If the view engine sits idle, we can just compact the index file and switch to the new one. But view engine always server requests and updates can happen to the index file anytime. We cannot stop the view engine updates from happening. While doing the compaction, new changes would be happening to the current index file. Since we read the index header at an earlier point, we saw an earlier snapshot of all btrees. Unless newly created btrees are up to date with the current index, we cannot switch to the newly created compacted index file.
As mentioned in the earlier part of this document, the updater uses a sort record file for performing bulk updates to the btrees. The sort record file is essentially a list of operations to be applied to the btrees.
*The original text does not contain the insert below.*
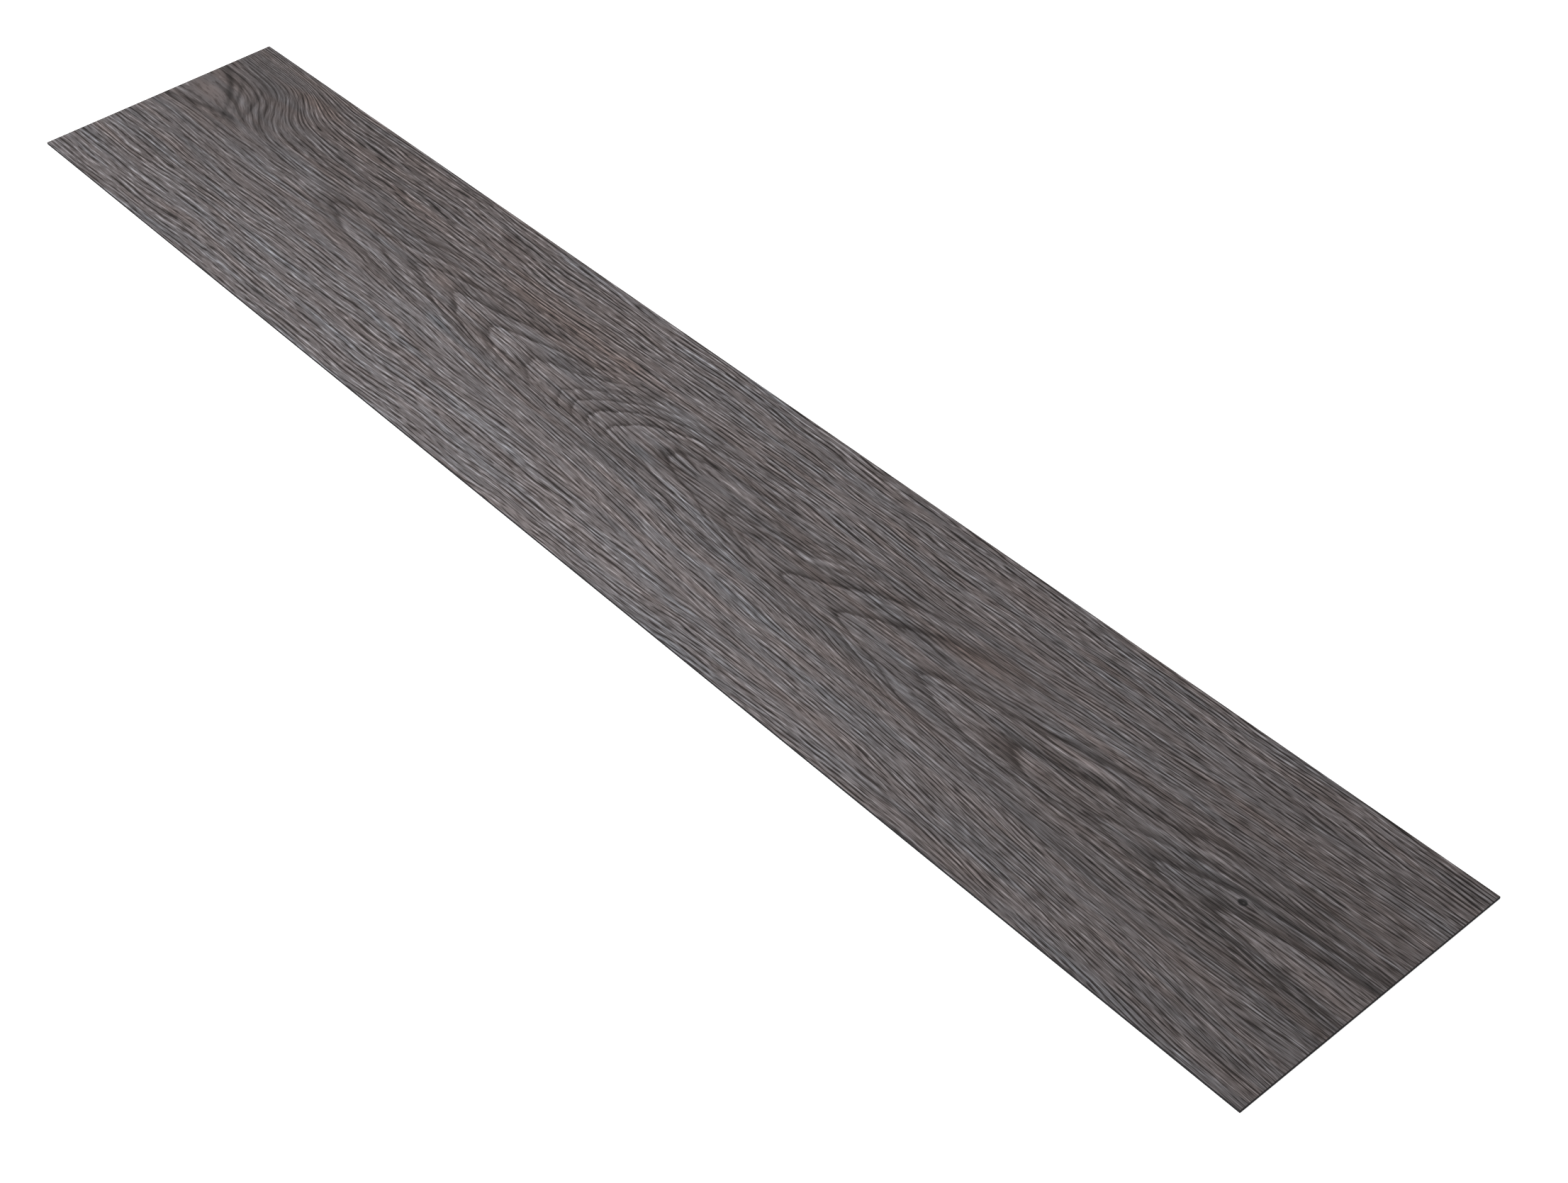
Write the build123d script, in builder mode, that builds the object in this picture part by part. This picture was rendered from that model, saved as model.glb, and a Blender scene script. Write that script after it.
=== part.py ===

To solve the view compactor problem of source index file being updated while compaction is running, updater is made aware of compactor execution. If a compactor process exists, the updater will not remove the sort record files after applying changes to the current index, it keeps those temporary files for compactor to use. Updater sends a message to the compactor with the list of sort record files. Immediately after view compactor rewrites the current btrees to a new file, it will start performing delta changes application to the new index file. It reads the message sent by the updater and updates the new index files with those changes. Compactor repeats this process until the updater completes all batch of updates. Immediately after that, compactor instructs design doc group server to switch its index file to new compacted index file.